**TO DO**
Copy every line in the records below that contains the word "materials".

====

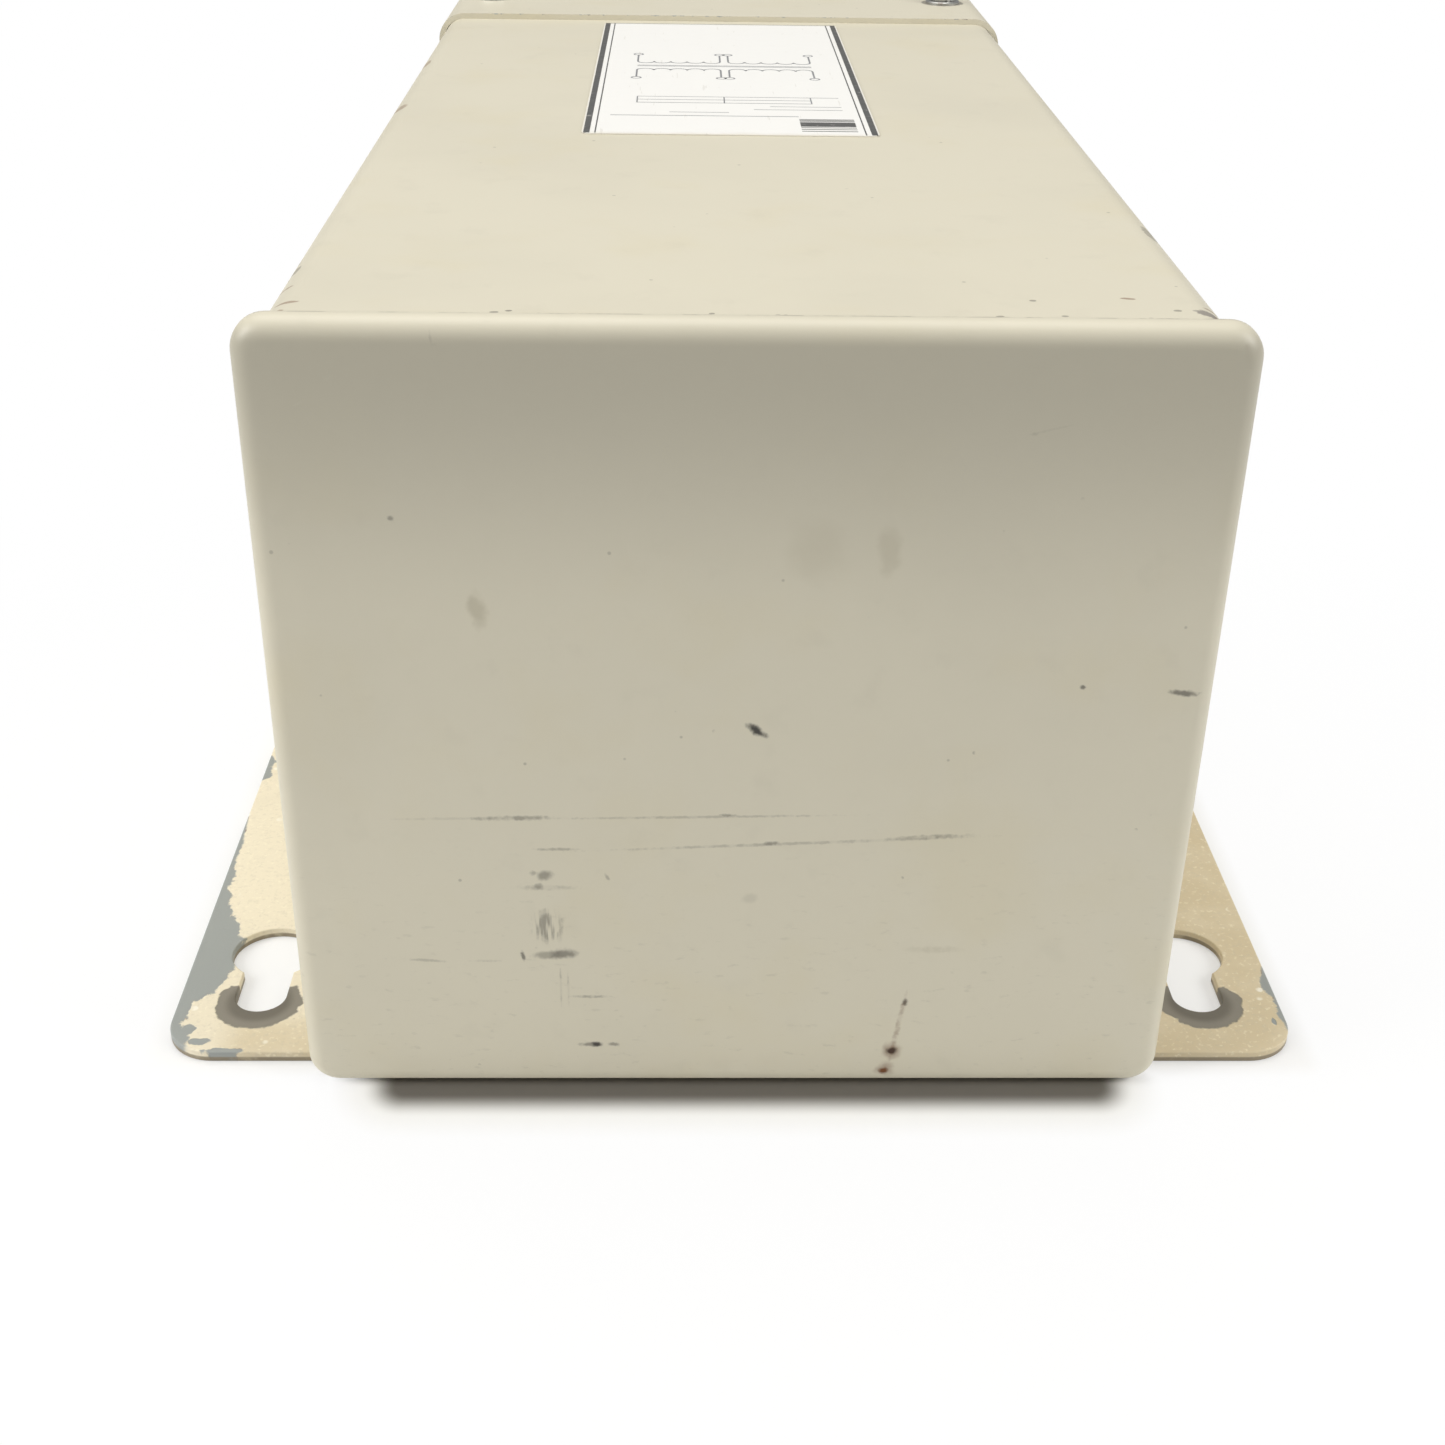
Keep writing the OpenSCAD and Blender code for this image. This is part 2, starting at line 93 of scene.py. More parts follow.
CAP_LOW, CAP_HIGH = node_box("end_cap")
BODY_LOW, BODY_HIGH = node_box("body_shell")
PLATE_LOW, PLATE_HIGH = node_box("back_plate")
LABEL_LOW, LABEL_HIGH = node_box("nameplate")
COVER_LOW, COVER_HIGH = node_box("wiring_cover")
MOUNTS = {mount["name"]: mount for mount in frame["record"]["mounts"]}
SEATS, ENTRIES = MOUNTS["keyhole_seats"], MOUNTS["keyhole_entries"]
SEAT_X = SEATS["dims"]["spacing_x_mm"] / 2
SEATS_Y = [SEATS["pos_m"][1] / MM + side * SEATS["dims"]["spacing_y_mm"] / 2 for side in (-1, 1)]
SEAT_RADIUS = SEATS["dims"]["hole_r_mm"]
KEYHOLE_REACH = (ENTRIES["pos_m"][1] - SEATS["pos_m"][1]) / MM
CONDUIT = Vector(MOUNTS["conduit_entry"]["pos_m"]) / MM
ALL_THROUGH = 1000
RUST = screen_colour(112, 66, 30)
DARK_RUST = screen_colour(62, 38, 20)
RUBBER_BLACK = (58, 56, 55)


# ---------------------------------------------------------------- settings


def colour_setting(name, description, default):
    return FloatVectorProperty(
        name=name, description=description, subtype="COLOR", size=3, min=0, max=1,
        default=screen_colour(*default),
    )


def length_setting(name, description, default):
    return FloatProperty(name=name, description=description + ", in millimetres", default=default)


class PaintSettings(bpy.types.PropertyGroup):
    """Colours and wear of the painted steel."""

    body_colour: colour_setting("Body", "Enamel on the body, the end cap and the cover", (213, 207, 187))
    plate_colour: colour_setting("Plate", "Enamel on the mounting plate", (238, 228, 203))
    primer_colour: colour_setting("Primer", "Grey coat that shows where enamel has chipped", (156, 160, 157))
    bare_colour: colour_setting(
        "Rubbed steel", "Steel rubbed bare and soiled under the mounting washers", (136, 131, 119),
    )
    roughness: FloatProperty(
        name="Roughness", description="Roughness of clean enamel", min=0, max=1, default=0.42,
    )
    washer_reach: length_setting("Washer mark", "How far the bare marks reach round the keyhole seats", 4.2)


class CapSettings(bpy.types.PropertyGroup):
    """Shape of the pressed end cap, within the frame's own size."""

    sheet: length_setting("Sheet", "Sheet thickness", 1.8)
    corner: length_setting("Corner", "Corner radius", 6.0)
    bend: length_setting("Bend", "Radius of the bend to the rim", 3.8)
    crown: length_setting("Crown", "Rise of the face at its middle", 0.35)


class LabelSettings(bpy.types.PropertyGroup):
    """Printing on the blank nameplate."""

    margin: length_setting("Margin", "Border inset", 0.4)
    bar: length_setting("Side bar", "Width of the dark side bars", 1.4)
    rule: length_setting("Rule", "Width of the thin rules", 0.3)
    ink: colour_setting("Ink", "Colour of the printing", (82, 82, 80))
    fine_ink: colour_setting("Fine ink", "Colour of the thin rules and the diagram", (134, 135, 138))


class StudioSettings(bpy.types.PropertyGroup):
    """Camera and lights."""

    lens: length_setting("Lens", "Focal length", 47.91)
    pitch: FloatProperty(name="Pitch", description="Downward tilt, in degrees", default=29.034)
    yaw: FloatProperty(name="Yaw", description="Turn to the right, in degrees", default=1.454)
    roll: FloatProperty(name="Roll", description="Roll about the line of sight, in degrees", default=0.934)
    camera_place: FloatVectorProperty(
        name="Camera", description="Camera position, from the middle of the end cap's lower edge",
        subtype="TRANSLATION", size=3, default=(-0.01097, -0.29462, 0.24532),
    )
    key_power: FloatProperty(name="Key", description="Light overhead, in watts", default=12.0)
    left_power: FloatProperty(name="Left", description="Light on the left, in watts", default=13.0)
    right_power: FloatProperty(name="Right", description="Light on the right, in watts", default=10.0)
    sky: FloatProperty(name="Sky", description="Strength of the surroundings", default=0.3)
    shade_reach: length_setting("Shade reach", "Width of the deep shadow round the foot of the part", 18.0)


# ---------------------------------------------------------------- materials


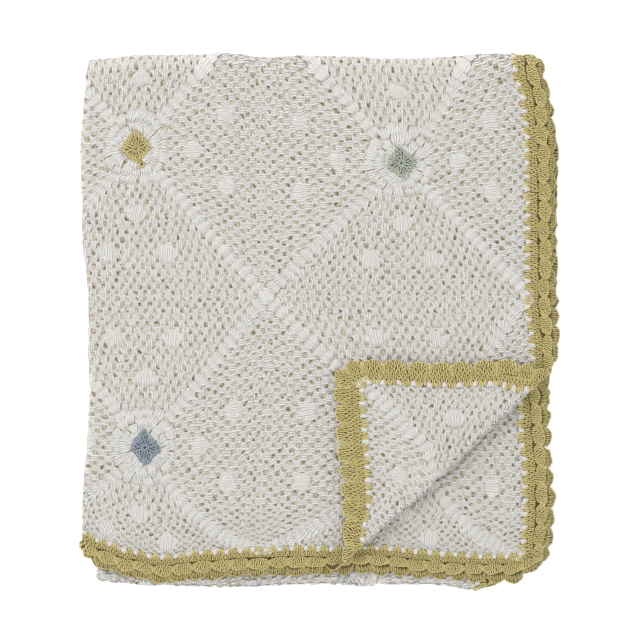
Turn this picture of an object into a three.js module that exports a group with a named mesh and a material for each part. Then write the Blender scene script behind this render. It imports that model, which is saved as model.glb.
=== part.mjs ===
// Crochet throw blanket, folded flat: in half about the left edge, then in thirds
// along its length, with the lower right corner of the top layer turned back.
// Millimetres, +Z up. The origin is on the surface it lies on, under the middle.
import * as THREE from 'three';

// ---- Driving dimensions ----
const sheetThickness = 4;            // crochet with its raised stitches
const layerPitch = 7;                // middle of one layer to the middle of the next
const seamGap = 0.3;                 // between the cloth and its shell edging
const leftFoldX = -252.5;            // centre line of the half fold
const rightEdgeX = 228;              // where the white cloth stops and the edging starts
const frontEndY = -250;              // free end of the top pair
const topFoldY = 271.5;              // centre line of the fold at the top
const bottomFoldY = -279;            // centre line of the fold at the bottom
const innerEndY = 221;               // free end of the pair tucked inside
const sideEdging = 31;               // width of the shell edging along the sides
const endEdging = 35;                // width of the shell edging along the ends

// Middle height of each pair of layers, from the surface upwards.
const halfPitch = layerPitch / 2;
const bottomPairZ = halfPitch + sheetThickness / 2;
const innerPairZ = bottomPairZ + 2 * layerPitch;
const topPairZ = innerPairZ + 2 * layerPitch;
const topFoldRadius = (topPairZ - bottomPairZ) / 2;
const bottomFoldRadius = (innerPairZ - bottomPairZ) / 2;

// The turned-back corner: a straight fold line and the soft roll along it.
const flap = {
  lineStart: [245, -56.5],           // past the right edge of the cloth
  lineEnd: [39.5, -243.5],           // near its front end
  rollRadius: 5,
  liftedPitch: 7.5,                  // height of the flap above the layer that it lies on
  settleLength: 50,                  // how far from the roll it comes down to that height
  reach: 1.13,                       // the loose corner is not squashed as the layer below is
  slide: -0.2,                       // sideways drift of the loose corner along the fold
  ease: 13,                          // how far the loose corner is pulled back along the fold
  easeLength: 22,                    // within this distance of the roll
  sideTuck: 0.2,                     // share by which its side edging is drawn in
  endTuck: 0.27,                     // share by which its end edging is drawn in
  tuckFrom: -60,                     // drawn in from here, measured past the fold line
  tuckTo: 20,
};

// Stations along the cloth, from the free end of the top pair to the tucked end.
const topRun = topFoldY - frontEndY;
const topTurn = Math.PI * topFoldRadius;
const bottomRun = topFoldY - bottomFoldY;
const bottomTurn = Math.PI * bottomFoldRadius;
const innerRun = innerEndY - bottomFoldY;
const stations = { topFold: topRun };
stations.bottomPair = stations.topFold + topTurn;
stations.bottomFold = stations.bottomPair + bottomRun;
stations.innerPair = stations.bottomFold + bottomTurn;
stations.end = stations.innerPair + innerRun;

// Half the width of the cloth, measured along it from the crest of the left fold.
const leftTurn = Math.PI * halfPitch;
const halfWidth = leftTurn / 2 + rightEdgeX - leftFoldX;

// How far each place along the cloth strays at the left fold and at the right edge.
const sideDrift = [
  { along: -endEdging, left: -4, right: -4 },
  { along: 60, left: -3, right: -3 },
  { along: 115, left: 2, right: -1 },
  { along: 185, left: 4, right: 1 },
  { along: 270, left: 3, right: 2 },
  { along: 350, left: -4, right: 1 },
  { along: 440, left: -6, right: 0 },
  { along: topRun - 30, left: -3, right: -4 },
  { along: stations.topFold, left: 1, right: -13 },
  { along: stations.bottomPair, left: 3, right: -16 },
  { along: stations.bottomPair + 90, left: -2, right: 5 },
  { along: stations.bottomPair + 260, left: 2, right: 1 },
  { along: stations.bottomFold - 110, left: 4, right: -12 },
  { along: stations.bottomFold, left: 11, right: -54 },
  { along: stations.innerPair, left: 11, right: -54 },
  { along: stations.innerPair + 110, left: 4, right: -12 },
  { along: stations.end - 160, left: 1, right: 2 },
  { along: stations.end + endEdging, left: 3, right: -6 },
];

// How much further the right edge strays in the upper and the lower layer of each pair.
const edgeDrift = [
  { along: -endEdging, upper: 0, lower: 5 },
  { along: 30, upper: 0, lower: 6 },
  { along: 80, upper: 0, lower: 2 },
  { along: 140, upper: 4, lower: -6 },
  { along: 178, upper: 9, lower: -10 },
  { along: 215, upper: 5, lower: -7 },
  { along: 270, upper: -1, lower: 0 },
  { along: 350, upper: 0, lower: 0 },
];

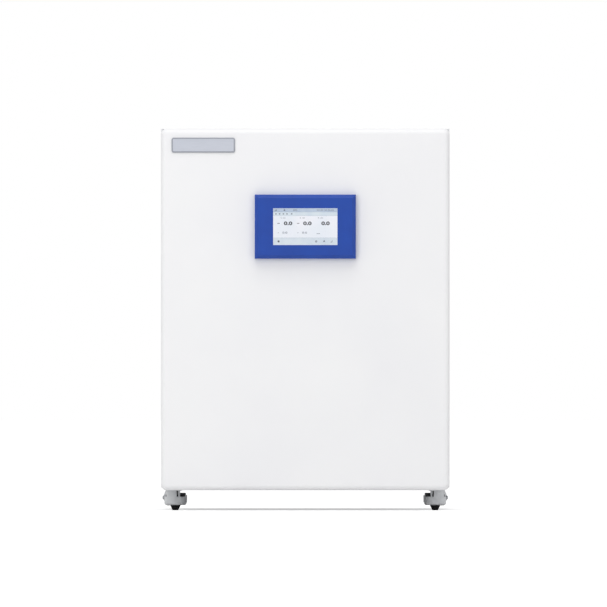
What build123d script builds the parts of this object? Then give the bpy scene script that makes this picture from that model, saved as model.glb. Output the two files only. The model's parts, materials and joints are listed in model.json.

====

**SOLUTION BELOW**
# ---------------------------------------------------------------- materials
What build123d script builds the parts of this object? Then give the bpy scene script that makes this picture from that model, saved as model.glb. Output the two files only. The model's parts, materials and joints are listed in model.json.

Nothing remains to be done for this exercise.